R Markdown Notebook

R is a free, open-source programming language widely used in academia and industry for data analysis, statistical modeling, and data visualization.

We are working with an R Markdown file Cereals_Heatmap.Rmd. With R Markdown, we can generate reproducible workflows and create reports we can share as HTML pages, PDF files or Word documents.

We can add a new code chunk by clicking the Insert button.


Preliminaries

Save this file with another name to preserve the original. Add your name as author in the **yaml* code above.


Heatmap practice

Heatmaps are a way to colorize, visualize, and organize a data set with the goal of finding relationships among observations and features.

Breakfast cereal

Let’s address a question of great importance to all breakfast eaters: Should I stick with Lucky Charms or switch to Wheaties?

We have a file with nutrition data on 80 cereal products. This data set is not part of R, and we will read the file in from our directory.

# Read the file in your directory and assign the output to `cereal_data`
# csv stands for "comma separated values"
# csv format is common in data analysis

cereal <- read.csv("cereal.csv")


Let’s look at what we have:

# The View() function lets us see the entire table
View(cereal)


The rows are cereals and the columns are nutrition features. When we worked with the mtcars data, the rows were cars and the columns were performance features.
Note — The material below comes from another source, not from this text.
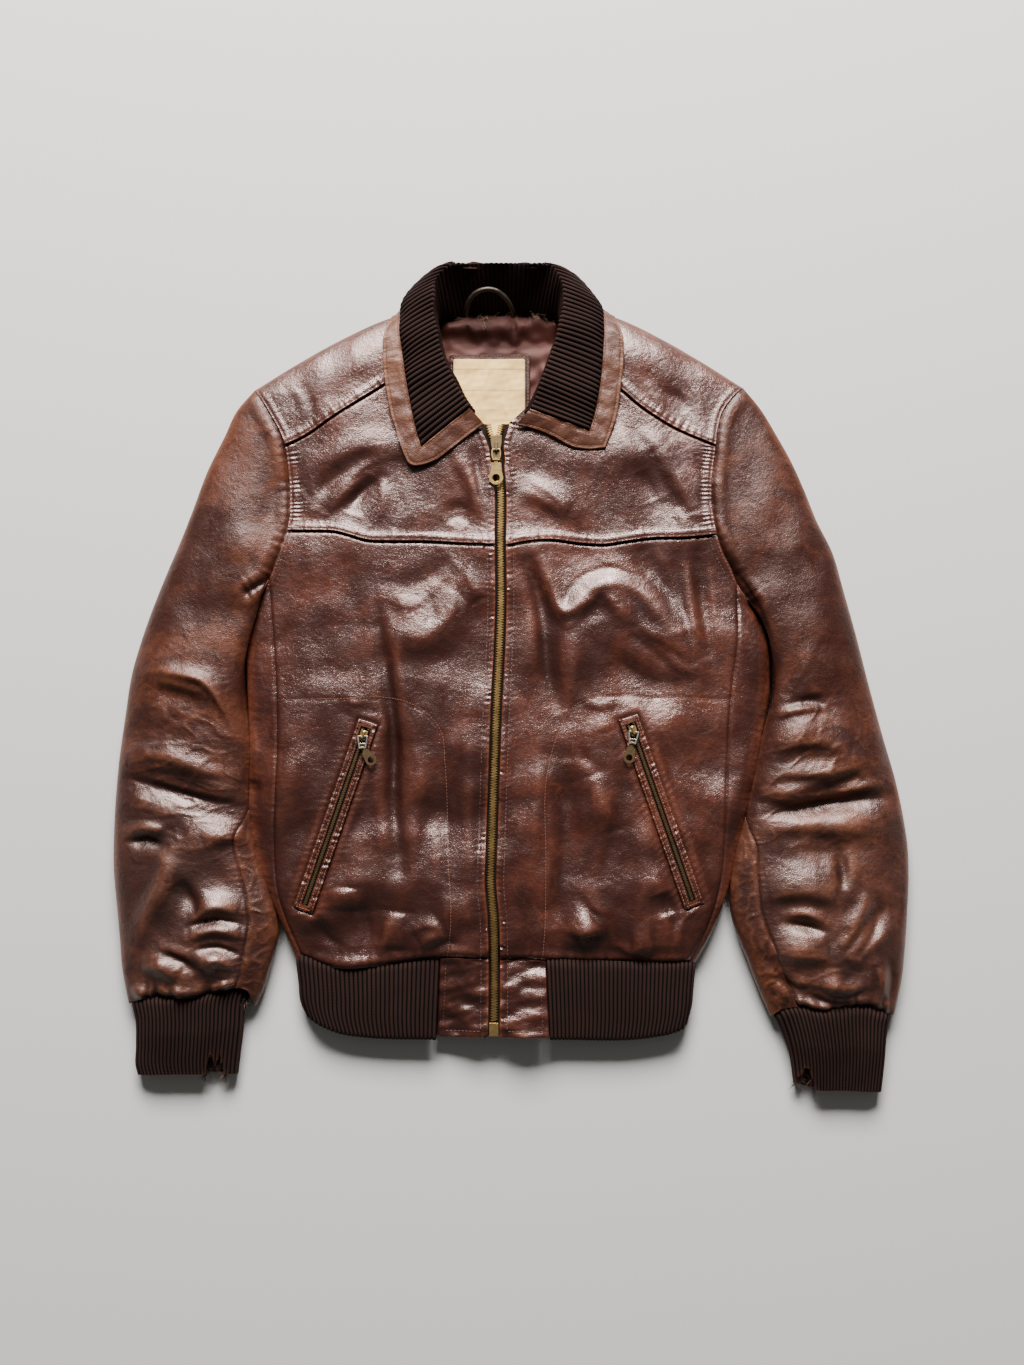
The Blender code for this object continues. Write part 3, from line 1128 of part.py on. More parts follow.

The columns of the cereal dataset are

  • name: Name of cereal
  • calories: calories per serving
  • protein: grams of protein
  • fat: grams of fat
  • sodium: milligrams of sodium
  • fiber: grams of dietary fiber
  • carbo: grams of complex carbohydrates
  • sugars: grams of sugars
  • potass: milligrams of potassium
  • vitamins: vitamins and minerals - 0, 25, or 100
  • shelf: display shelf (1, 2, or 3, counting from the floor)
  • weight: weight in ounces of one serving
  • cups: number of cups in one serving
  • rating: a rating of the cereals, unknown source

Data manipulation

We have to do some manipulation of the data before we can make a heatmap. We learned that heatmap() takes a matrix of number values as input. You can remind yourself of this by using the help() function!

The first column of cereal is names. We have to remove this column because it is text or character data not numeric. But first, let’s set the cereal names as the row names for our table. The columns are already named for us. Then we can remove the names column and ensure the data is a matrix of number values.

# Create an object of names from the first column 
rnames <- cereal[,1]

# Then remove the first column
cereal_noCol1 <- cereal[,-1]

# Set `rnames` (the cereals) as row names of your data
row.names(cereal_noCol1) <- rnames

# Make sure the data is in matrix form
# cereal_data is the object we will do our analysis with
cereal_data <- as.matrix(cereal_noCol1)


Check the matrix before continuing:

# The View() function lets us see the entire table
View(cereal_data)


Let’s see if we can find some relationships with the heatmap() function as we previously did with mtcars.

# the heatmap function works with a single argument- our data
heatmap(cereal_data)


As we saw with the mtcars analysis, the different features have different ranges. When their values are converted to colors, we don’t capture the true differences. We will use the same strategy and scale the data so the ranges are similar.

# Scale the data
cereal_scaled <- scale(cereal_data)

# What does the heatmap look like with scaling?
heatmap(cereal_scaled)


Are there patterns in the data? What kinds of cereals are grouped together?

Back to our original question. Should we switch from Lucky Charms to Wheaties? I guess it depends on whether we want to be “healthy” or enjoy our sugar fix!

Can you make a guess as to what features the cereal ratings may have stressed?


Color schemes

We can use a color palette to change the color coding and style of our heatmap.

RColorBrewer is an R package that contains ready-to-use color palettes for creating nice graphics.

# Packages are loaded with the library() function
library(RColorBrewer)

# Parameters for plotting 
par(cex = 0.5)

# Get a graphic for all color schemes
display.brewer.all()

The default color-coding by heatmap is “YlOrRd” which is the top row.

We can use any of the palettes provided. Perhaps another scheme reveals relationships in the data more effectively or it is just more fun.

# Re-create the heatmap with a different color palette
heatmap(cereal_scaled, col=brewer.pal(8,"Greens"))


Summary

Congratulations! You completed your first solo R activity!